Kant was correct to posit that mere human experience, and common human reasoning, cannot access higher levels of knowledge, such as God, immortality, and related topics. This loftier information must be gained mystically, which other teachers have discussed.

We find many interpretations of Kant’s writings. There seem to be some good things in his teachings, but Kant’s unskillful attempts to explain often fail to elucidate leaving us with the impenetrable.  

 

That which was true yesterday, though it has still elements of truth, is not so in the light of new knowledge. Knowledge is something ever changing. Man is ever experiencing new things, gaining greater understanding, greater realisation, greater wisdom and, in consequence, knowledge becomes ignorance through the light of new knowledge.
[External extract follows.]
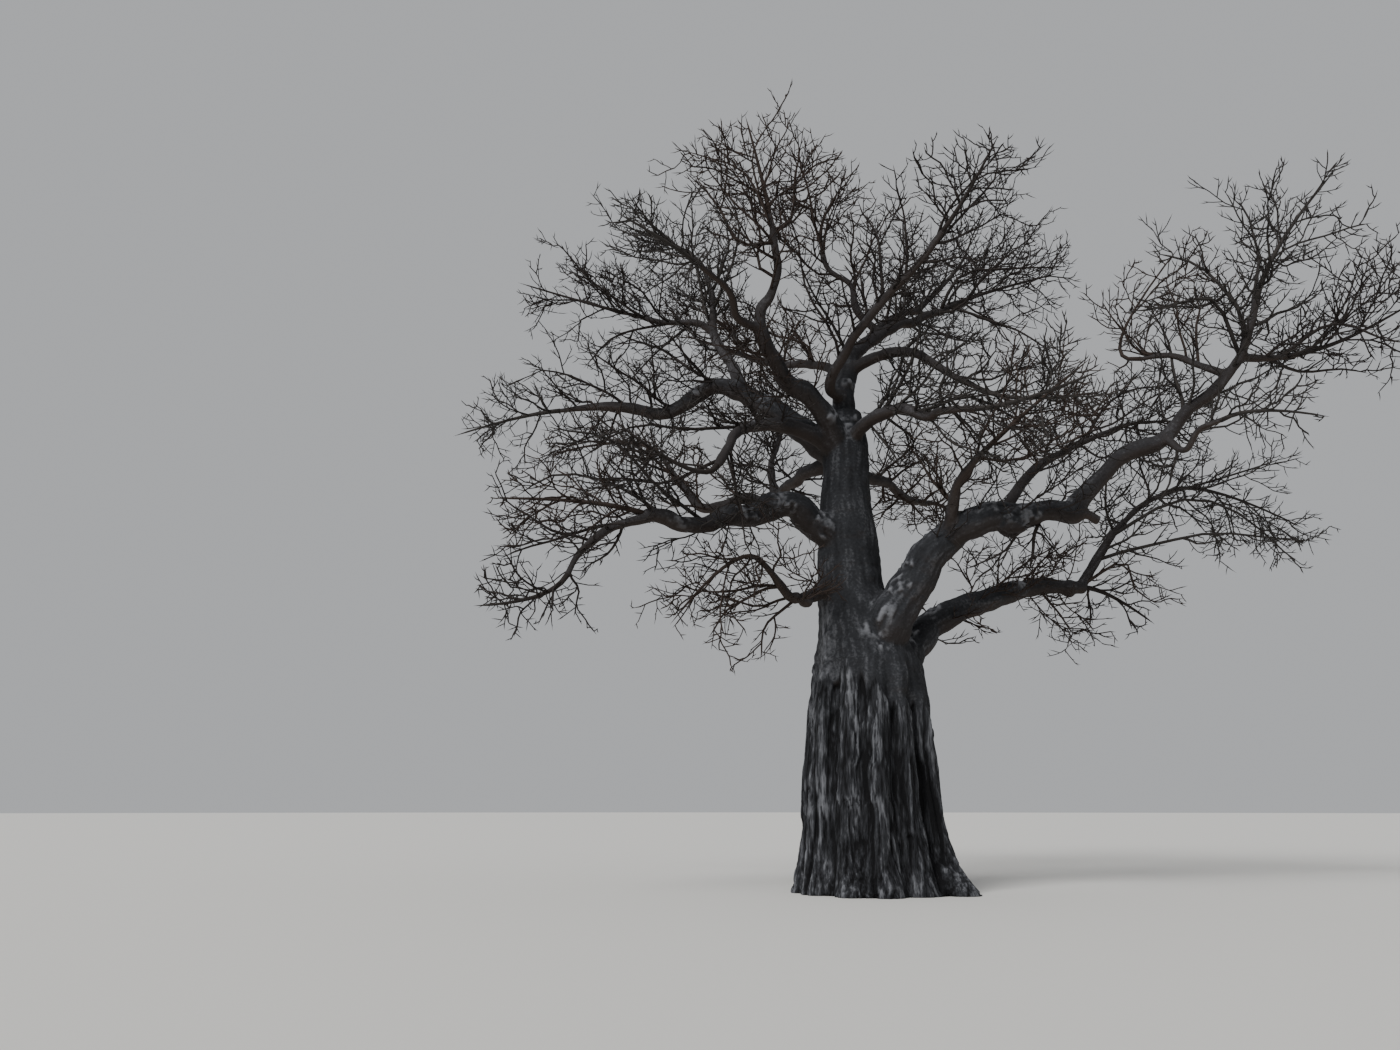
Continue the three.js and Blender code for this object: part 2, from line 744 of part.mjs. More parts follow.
// Trunk first, then each limb cut clear of the trunk and of the limbs before it, then the masses
addMesh("trunk", toSolid(trunkGeometry(0)), trunkBark);
let standing = toSolid(trunkGeometry(GAP));
for (const limb of LIMBS) {
  const { spine, radii } = grown.get(limb.name);
  addMesh(limb.name, largestBody(limbSolid(limb, spine, radii, 0).subtract(standing)), limbBark);
  standing = standing.add(limbSolid(limb, spine, radii, GAP));
}
for (const mass of masses) addMesh(mass.name, massSolid(mass), twigBark);

export default tree;
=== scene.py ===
"""Looks of a bare baobab tree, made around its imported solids.

The growth of trunk, limbs and twigs follows the same named sizes as the solids, in millimetres.
Headings are degrees from +X towards +Y, climbs are degrees up from level. Meshes are in metres.
"""

import logging
import math
from dataclasses import dataclass, field
from enum import Enum

import bpy
import numpy as np
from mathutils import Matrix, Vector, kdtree

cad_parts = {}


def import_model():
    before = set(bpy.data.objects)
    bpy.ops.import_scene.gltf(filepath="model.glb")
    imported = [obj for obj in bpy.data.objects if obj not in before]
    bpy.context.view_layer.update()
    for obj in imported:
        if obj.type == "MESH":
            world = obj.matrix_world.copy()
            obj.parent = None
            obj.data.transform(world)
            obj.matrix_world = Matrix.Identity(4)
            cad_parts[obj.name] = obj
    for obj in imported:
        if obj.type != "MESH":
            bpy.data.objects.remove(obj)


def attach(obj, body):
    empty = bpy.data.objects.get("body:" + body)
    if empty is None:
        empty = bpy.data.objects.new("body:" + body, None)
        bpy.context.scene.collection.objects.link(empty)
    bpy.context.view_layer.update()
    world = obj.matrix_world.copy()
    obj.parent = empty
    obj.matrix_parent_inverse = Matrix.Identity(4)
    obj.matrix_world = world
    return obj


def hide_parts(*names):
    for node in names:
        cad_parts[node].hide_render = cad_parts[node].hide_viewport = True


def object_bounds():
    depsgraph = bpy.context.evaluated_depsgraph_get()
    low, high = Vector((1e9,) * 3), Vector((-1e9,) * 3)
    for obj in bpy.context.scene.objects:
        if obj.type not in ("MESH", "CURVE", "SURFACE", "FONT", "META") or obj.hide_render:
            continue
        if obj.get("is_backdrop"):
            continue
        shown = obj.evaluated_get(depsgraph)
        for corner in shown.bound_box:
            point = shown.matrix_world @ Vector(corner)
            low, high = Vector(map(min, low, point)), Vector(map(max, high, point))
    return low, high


LOG = logging.getLogger("baobab")

# Added to a limb's number, to tell it from a mass's
LIMB_CODE = 100
# Millimetres to Blender's metres, and millimetres in one of those
MM = 0.001
METRE = 1000
UP = np.array([0.0, 0.0, 1.0])
GOLDEN_ANGLE = math.radians(137.5)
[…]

An ancient Chinese man, from the other side, offered testimony via Leslie Flint direct-voice mediumship; tape-recorded July 30th 1959.

"I have lived on your plane of Earth centuries ago, in China. I have been called by several names, and I do not feel that it would be any advantage for you to know these names... For a man who was wise, as you understand it, upon Earth, as soon as he passes through the gates called death, he realises that his Earthly wisdom was as naught. Wisdom is purely the condition or state of being which may apply, and does apply, until such time as you have progressed to a further state - and that which was wisdom in the past becomes ignorance, in consequence of the wisdom gained. Wisdom is something which is a state of being according to one's knowledge of things appertaining at the time. But that which was true yesterday, though it has still elements of truth, is not so in the light of new knowledge. Knowledge is something which is ever changing. Man is ever experiencing new things, gaining greater understanding, greater realisation, greater wisdom and, in consequence, because movement is life, because man cannot remain stationary, knowledge becomes ignorance through the light of new knowledge… We who come to you know that man will only find divine truth when he himself becomes divine, when he himself becomes spiritually attuned into the higher spheres and the greater souls who come… [There are] tremendous things that lie further ahead in the higher spheres - where it is impossible in words to depict in any shape or form such a condition of life… You cannot see these things, for you are not ready to see. You cannot understand these things, for you are not ready to understand. We are not in a world that is three dimensional. We are in a world that is four dimensional, which you could not possibly conceive or understand. It is beyond your comprehension… To all those who seek I say, seek. At the same time remember, that you must be as children and have faith and keep open wide the door that it may enter therein and realise that truth is ever-changing. That which was truth yesterday won't remain as truth, in the light of new truth… It is only, as it were, a little aspect - for we must always remember, it is but a grain, like of sand in the desert of truth, a grain of truth in a huge sea of sand or desert.”